Researchers are investigating how playing sounds to a sleeping person can affect their dreams.

image
Courtesy of Luke Jerram

Sound asleep? Researchers are looking at how sounds from the external environment can affect dreams.

When we sleep, our eyes are closed, but our ears still seem to be open. Sounds in our environment can incorporate themselves into our dreams and psychologists at the University of the West of England in Bristol, U.K. are studying how this can affect sleep. Collaborating with them is an artist, Luke Jerram, who has recently created the Sky Orchestra. Composed of seven hot air balloons each playing a different part of a musical score, he is releasing the balloons at dawn over different cities to see if they influence the sleep of local residents.

The early morning is prime time for affecting people's dreams. Throughout the night, sleep cycles through five stages: four non-REM (Rapid Eye Movement) stages and one REM stage. Most dreams occur during REM sleep when activity in the brain's neurons is heightened and similar to being awake.

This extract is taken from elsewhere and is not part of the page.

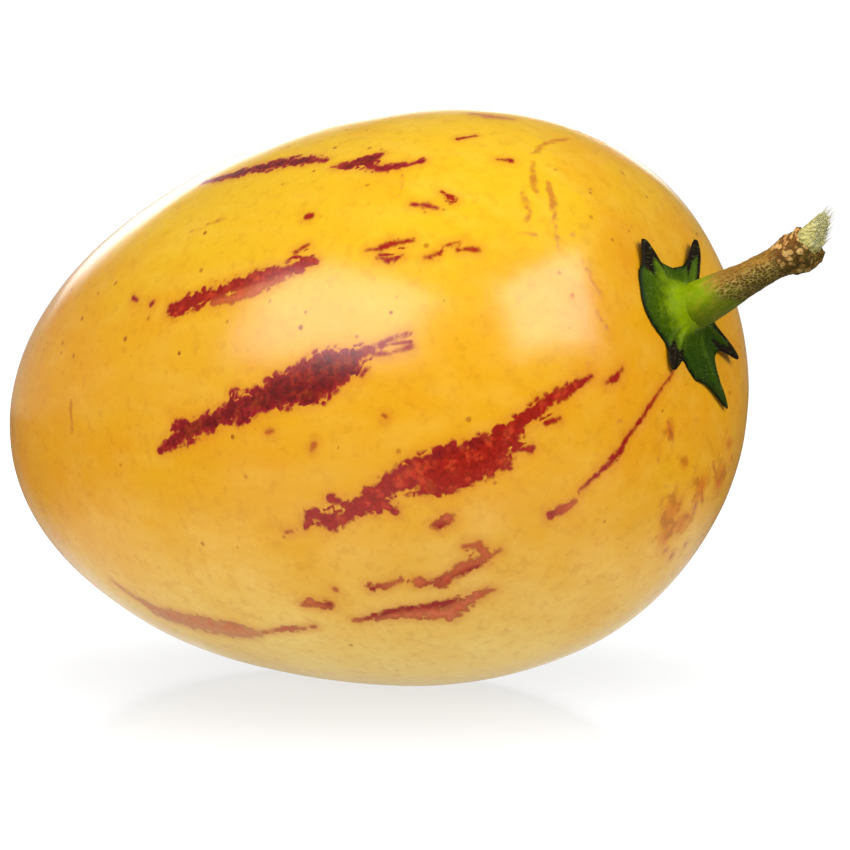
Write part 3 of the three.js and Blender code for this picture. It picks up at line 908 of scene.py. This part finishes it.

Since periods of REM sleep get longer throughout the night - typically lasting about ten minutes early on and increasing to about one hour - people tend to have more dreams before they wake up.

But the problem for dream researchers is that people don't always remember their dreams. As beautiful and inspiring as the Sky Orchestra is, it is hard to tell what its results are. Although people who have experienced it can fill in a questionnaire explaining how their dreams were affected, the researchers often find that most people remember being woken up and rushing to the window to see what was happening!

image
Courtesy of Luke Jerram

The Sky Orchestra: Artist Luke Jerram has been releasing hot air ballons that play music at dawn to see how it affects the sleepers below.

So Jerram is finding another way of informing his Sky Orchestra work. The team is working on the Dream Director, a device that monitors the heart rate of a sleeper and then plays music embedded with specific sounds - for example the sound of a cash register - when it detects REM sleep. People are asked to report their dreams so that the researchers can investigate whether or not the sounds have had an effect.